Le risque, c’est que cela ne soit pas soutenable à long terme et que les chaines de télévision, d’ici deux ou quatre ans, disent ‘finalement on s’est trompé, on n’arrive pas à rentrer dans nos frais'. Pour l’instant, il y a un fairplay financier européen et intérieur en Angleterre qui fait que tous ces transferts sont considérés comme solvables. Le risque, c’est d’être trop dépendant par rapport aux droits télévisés.
On pourrait ainsi craindre des faillites de club dans l’avenir ?
Cela s’est déjà produit en Premier League avec Leeds, à la fin des années 90. Le club avait entamé une cotation boursière en tablant sur des recettes futures qui sont imprévisibles. Il n’a pas réussi à les avoir et il a fait faillite. Étant donné que les joueurs signent des contrats de quatre ou cinq ans et que les droits télévisés ont cours jusqu’en 2019, ce qui vient après... on n’en sait rien ! C’est un pari sur l’avenir.
Est-ce qu’on peut craindre aussi une fracture entre les clubs anglais et les clubs des autres pays ?
Depuis quatre ans, il n’y a pas eu de club anglais en demi-finale de la Ligue des champions et l’indice UEFA de l’Angleterre est en chute continue. Cela peut s'expliquer par la redistribution des droits télé, qui est très égalitaire en Premier League, contrairement à l’Espagne. Le premier du championnat reçoit 1,4 fois plus que le dernier, alors qu’en Espagne, il reçoit 15 fois plus. Il y a donc une très forte compétitivité en Angleterre et les équipes misent tout sur le championnat local. En Coupe d’Europe, en revanche, ils n’y arrivent pas car ils sont trop fatigués.

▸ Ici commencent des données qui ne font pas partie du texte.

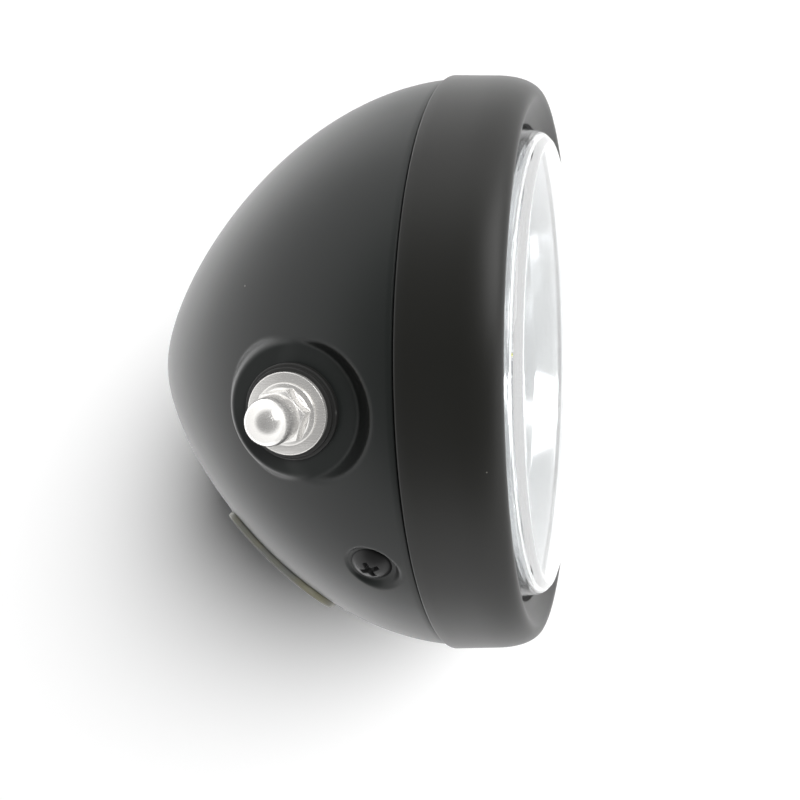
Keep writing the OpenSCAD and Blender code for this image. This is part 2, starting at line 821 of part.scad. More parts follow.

Le problème est le même avec la sélection nationale. En Angleterre, les clubs prennent beaucoup de joueurs étrangers pour être performants dans le championnat local. Face à cette concurrence, les joueurs locaux n’ont pas la chance de jouer et d’être formés. Résultat, c’est le premier championnat du monde en termes de valeur économique, mais le dernier titre de l’équipe nationale remonte à la Coupe du monde 1966.